Where it fits relative to ESP-IDF

The most important mental model in this whole course is this:

arduino-esp32 is a friendly layer on top of Espressif's platform, not a totally separate world.

That matters because later you will want to:

  • use advanced peripherals
  • mix Arduino-friendly code with vendor-specific APIs
  • control memory and timing more tightly
  • move into product firmware

If you understand that Arduino and ESP-IDF are connected, the transition becomes much easier.


Why this belongs in Phase 2

This is not mainly an "app framework" topic.

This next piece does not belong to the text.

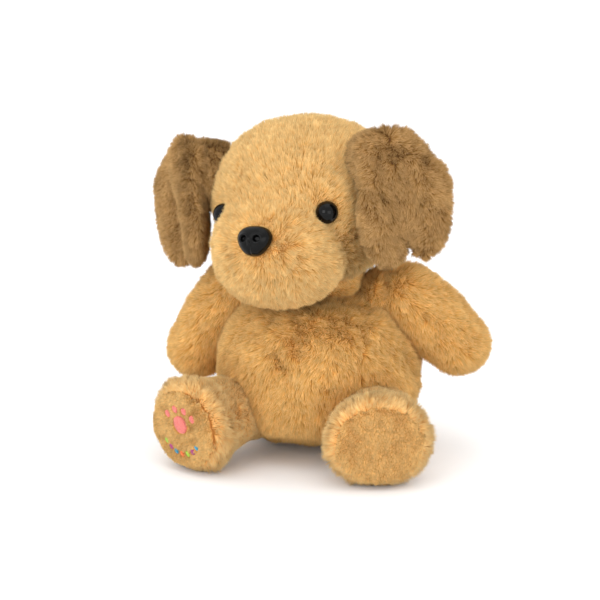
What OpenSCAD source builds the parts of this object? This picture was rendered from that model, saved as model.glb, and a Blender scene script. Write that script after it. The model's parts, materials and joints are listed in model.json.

It belongs in Embedded Software because it helps you reason about:

  • MCU software architecture
  • framework layering
  • wireless firmware
  • hardware abstraction
  • portability vs control
  • prototyping vs productization

That is exactly the kind of engineering judgment Phase 2 is supposed to build.


The mental model to keep

Think of arduino-esp32 as:

  • a fast entry point
  • to real Espressif embedded systems
  • with Arduino ergonomics
  • on top of a deeper vendor platform

That is the correct starting point for the rest of this course.


Lab

Write a short comparison note with two columns:

  • "What feels like Arduino"
  • "What is clearly embedded-system engineering underneath"

Then add one sentence:

  • "Why an ESP32 sketch is not the same thing as an AVR hobby example"

If you can explain that clearly, you are ready for the next lecture.